• The problem: Find each line with "shown" and copy it.

• Exercise data:
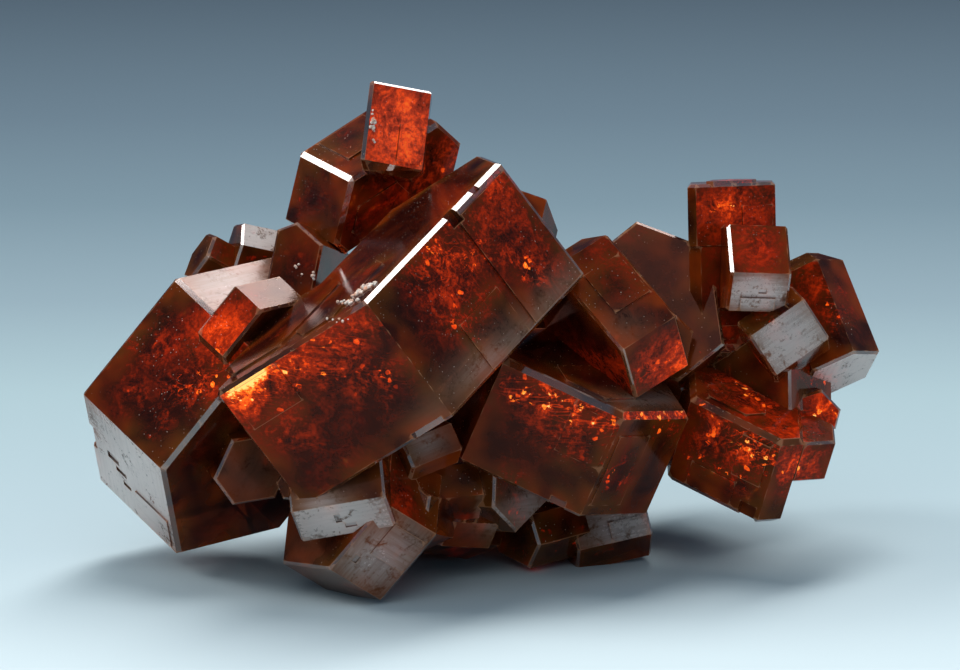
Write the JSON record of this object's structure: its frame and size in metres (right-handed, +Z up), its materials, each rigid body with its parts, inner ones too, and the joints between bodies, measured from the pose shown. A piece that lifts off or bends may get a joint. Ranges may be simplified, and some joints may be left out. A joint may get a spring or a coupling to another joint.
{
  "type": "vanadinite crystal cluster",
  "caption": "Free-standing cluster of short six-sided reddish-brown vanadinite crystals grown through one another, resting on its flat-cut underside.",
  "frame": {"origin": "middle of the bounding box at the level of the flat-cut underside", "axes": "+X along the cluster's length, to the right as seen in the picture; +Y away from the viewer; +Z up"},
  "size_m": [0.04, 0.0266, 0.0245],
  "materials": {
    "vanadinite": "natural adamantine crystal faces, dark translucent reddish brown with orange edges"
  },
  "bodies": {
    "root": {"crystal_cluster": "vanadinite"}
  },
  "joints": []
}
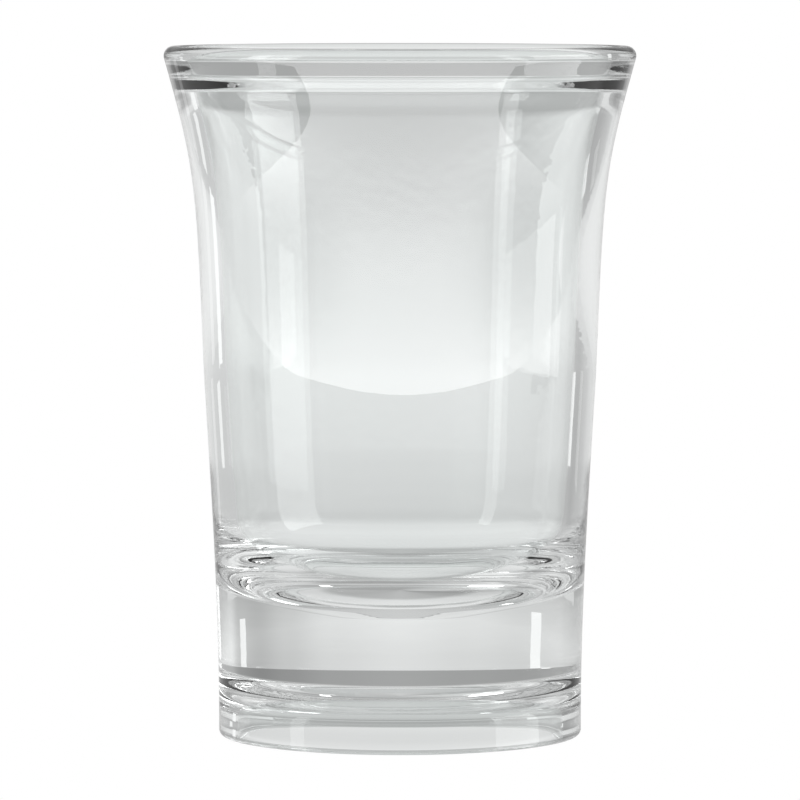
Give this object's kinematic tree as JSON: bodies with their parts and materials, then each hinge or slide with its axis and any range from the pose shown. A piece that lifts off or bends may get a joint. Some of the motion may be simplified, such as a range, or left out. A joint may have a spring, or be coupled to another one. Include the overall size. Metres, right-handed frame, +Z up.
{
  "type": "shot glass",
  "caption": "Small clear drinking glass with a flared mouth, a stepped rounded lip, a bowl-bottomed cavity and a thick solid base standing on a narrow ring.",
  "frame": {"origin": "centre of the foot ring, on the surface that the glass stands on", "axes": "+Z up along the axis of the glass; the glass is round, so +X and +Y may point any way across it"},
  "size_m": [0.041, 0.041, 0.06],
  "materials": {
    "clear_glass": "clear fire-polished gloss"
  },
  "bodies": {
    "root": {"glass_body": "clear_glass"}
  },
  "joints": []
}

• Result for this exercise:
Write the JSON record of this object's structure: its frame and size in metres (right-handed, +Z up), its materials, each rigid body with its parts, inner ones too, and the joints between bodies, measured from the pose shown. A piece that lifts off or bends may get a joint. Ranges may be simplified, and some joints may be left out. A joint may get a spring or a coupling to another joint.
Give this object's kinematic tree as JSON: bodies with their parts and materials, then each hinge or slide with its axis and any range from the pose shown. A piece that lifts off or bends may get a joint. Some of the motion may be simplified, such as a range, or left out. A joint may have a spring, or be coupled to another one. Include the overall size. Metres, right-handed frame, +Z up.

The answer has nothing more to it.